We included RCTs and cluster-RCTs in which interventions were performed to increase the outdoor time for children with the aim of preventing the incidence and progression of myopia.

Data collection and analysis: 

We employed the standard methods recommended by Cochrane and assessed the certainty of the evidence using GRADE. We considered the following outcome measures: mean change in refractive error from baseline, incidence of myopia, mean change in the axial length from baseline, mean change in unaided distance visual acuity from baseline, quality of life and adverse event.

Main results: 

We included five RCTs in this review, four of which were cluster-RCTs. The total number of participants was 10,733. The included participants were primary school children, most of whom were in first or second grade (aged six to nine years). Four cluster-RCTs involved school-based interventions to encourage children to spend more time outdoors. The interventions included classroom time outdoors, routine for spending recess outdoors, motivational tools for spending time outdoors, and encouragement through electronic information tools.
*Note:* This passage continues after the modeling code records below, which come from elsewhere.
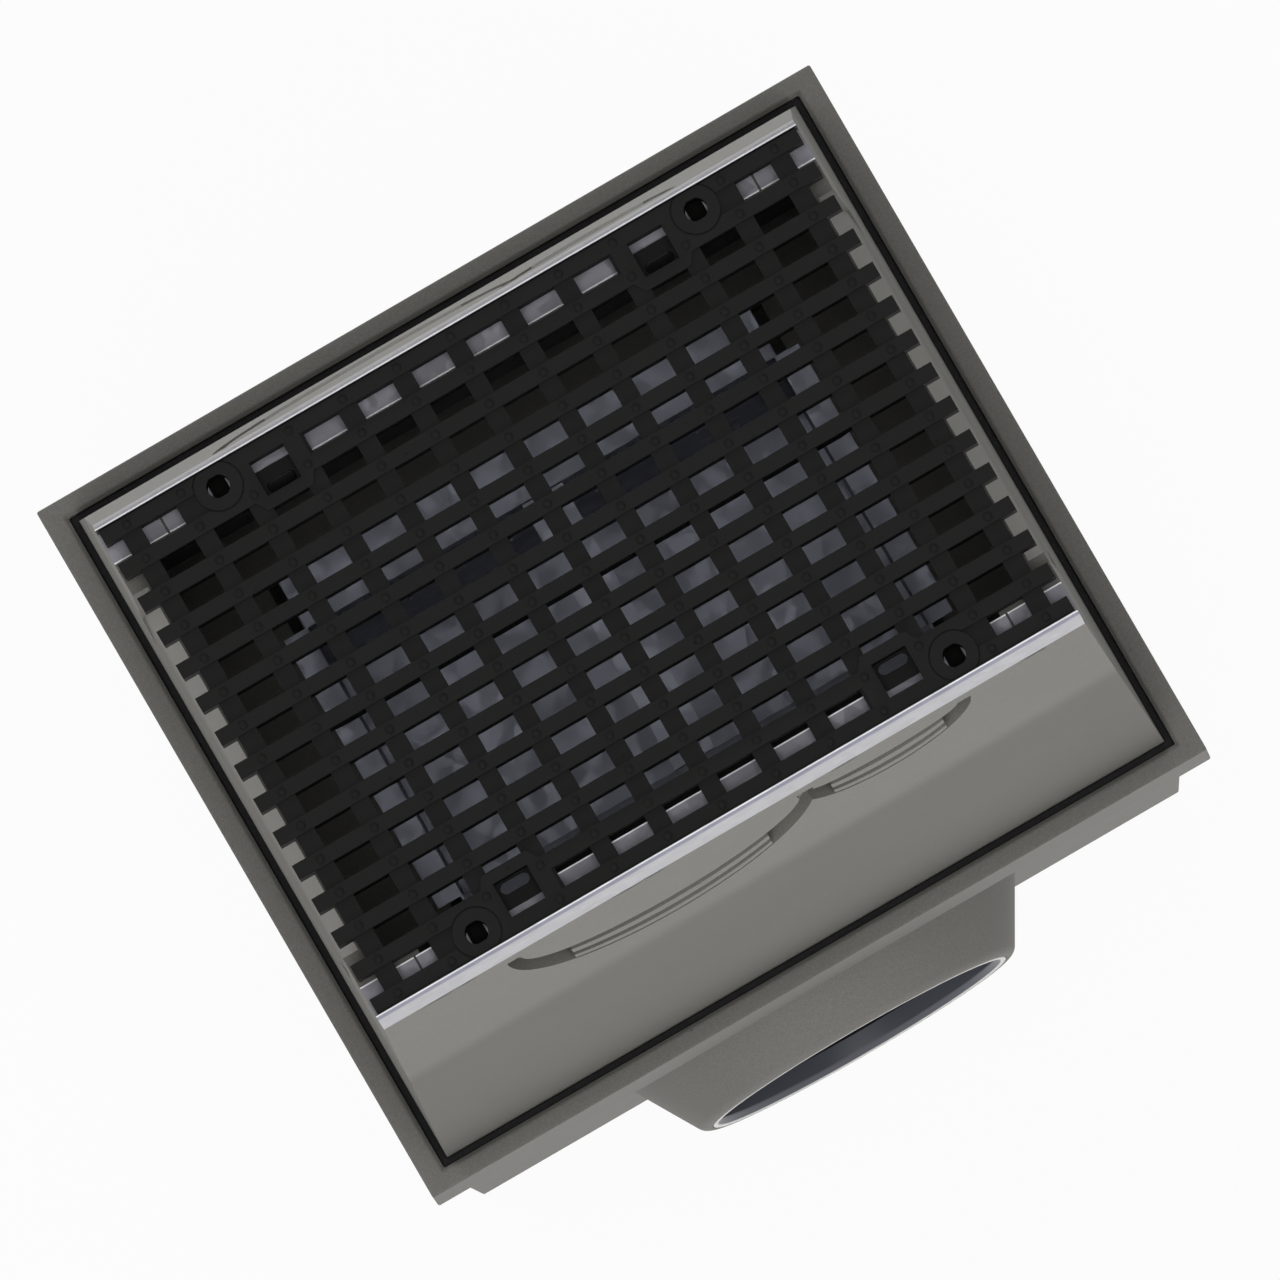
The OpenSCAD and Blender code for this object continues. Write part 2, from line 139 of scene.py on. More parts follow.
# Stage: the floor, the lamp, and how fast the light falls from the horizon and from the front
FLOOR_REACH = 30
FLOOR_DROP = 0.5 * MM
FLOOR_GREY = 0.5
FLOOR_WHITE = 0.95
LAMP_PLACE = (0, -0.2, 3)
LAMP_SPREAD = math.radians(30)
HORIZON_FALL = 1.5
FRONT_FALL = 2.0
CEILING_START = 0.15

# The photograph: its frame in pixels, its scale in pixels a millimetre, where its centre lies
# beside the part's axis at the rim's height, and by how much the view is widened
PHOTO_SIZE = 1280
PHOTO_SCALE = 1.61
CENTRE_RIGHT = 7.29 * MM
CENTRE_DOWN = 10.73 * MM
RIM_HEIGHT = 456 * MM
WIDENING = 1.0066
SENSOR_WIDTH = 36
CLIP_START = 1


# Settings that a user would change


class ConcreteSettings(bpy.types.PropertyGroup):
    lower_colour: bpy.props.FloatVectorProperty(
        name="Lower part colour",
        description="Base colour of the lower part",
        subtype="COLOR",
        size=3,
        min=0,
        max=1,
        default=(0.147, 0.143, 0.132),
    )
    upper_colour: bpy.props.FloatVectorProperty(
        name="Upper part colour",
        description="Base colour of the upper part",
        subtype="COLOR",
        size=3,
        min=0,
        max=1,
        default=(0.165, 0.16, 0.145),
    )
    edge_round: bpy.props.FloatProperty(
        name="Edge rounding",
        description="Radius of the lower part's cast edges; the upper part has half of it",
        subtype="DISTANCE",
        unit="LENGTH",
        default=2.2 * MM,
    )
    grain_size: bpy.props.FloatProperty(
        name="Grain size",
        description="Size of the sand grains in the skin",
        subtype="DISTANCE",
        unit="LENGTH",
        default=0.9 * MM,
    )


class SteelSettings(bpy.types.PropertyGroup):
    rail_colour: bpy.props.FloatVectorProperty(
        name="Rail colour",
        description="Base colour of the galvanised rails",
        subtype="COLOR",
        size=3,
        min=0,
        max=1,
        default=(0.55, 0.55, 0.575),
    )
    bucket_colour: bpy.props.FloatVectorProperty(
        name="Bucket colour",
        description="Base colour of the bucket sheet",
        subtype="COLOR",
        size=3,
        min=0,
        max=1,
        default=(0.3, 0.31, 0.37),
    )
    spangle_size: bpy.props.FloatProperty(
        name="Spangle size",
        description="Size of the zinc crystals",
        subtype="DISTANCE",
        unit="LENGTH",
        default=9 * MM,
    )


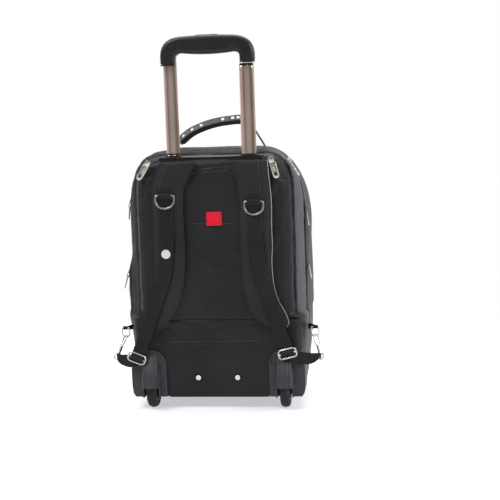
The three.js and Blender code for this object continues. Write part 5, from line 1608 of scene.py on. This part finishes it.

The intervention groups had less change in refractive errors in the direction of myopia; however, 95% confidence intervals (CIs) included no benefit or both benefit and harm at years one and three, and differences at year two included both clinically important and unimportant benefits (at 1 year: mean difference (MD) 0.08 dioptres (D), 95% CI −0.01 to 0.17; 4 studies, 1656 participants; low-certainty evidence; at 2 years: MD 0.13 D, 95% CI 0.06 to 0.19; 4 studies, 2454 participants; moderate-certainty evidence; at 3 years: MD 0.17 D, 95% CI −0.17 to 0.51; 1 study, 729 participants; low-certainty evidence). Our protocol defined a difference of 0.1 D in the change in refractive error as clinically important. At one year, the difference was less than 0.1 D, but at two and three years it was more than 0.1 D.

The incidence of myopia was lower in the intervention groups compared to the control groups, but 95% CIs included no change or clinically unimportant benefits (at 1 year: 7.1% with intervention versus 9.5% with control; risk ratio (RR), 0.82, 95% CI 0.56 to 1.19; 3 studies, 1265 participants; low-certainty evidence; at 2 years: 22.5% with intervention versus 26.7% with control; RR 0.84, 95% CI 0.72 to 0.98; 3 studies, 2104 participants; moderate-certainty evidence; at 3 years: 30.5% with intervention versus 39.8% with control; RR 0.77, 95% CI 0.59 to 1.01; 1 study, 394 participants; moderate-certainty evidence). Our protocol defined a difference of 3% in the incidence of myopia as clinically important. At one year, the difference was 2.4%, but there were clinically important differences between the two groups at two (4.2%) and three years (9.3%).

The intervention groups had smaller changes in axial lengths in the direction of myopia than the control groups; however, 95% CIs included no benefit or both benefit and harm at years one and three (at 1 year: MD −0.04 mm, 95% CI −0.09 to 0; 3 studies, 1666 participants; low-certainty evidence; at 2 years: MD −0.04 mm, 95% CI −0.07 to −0.01; 3 studies, 2479 participants; moderate-certainty evidence; at 3 years: MD −0.03 mm, 95% CI −0.13 to 0.07; 1 study, 763 participants; moderate-certainty evidence).

No included studies reported changes in unaided distance visual acuity and quality of life. No adverse events were reported.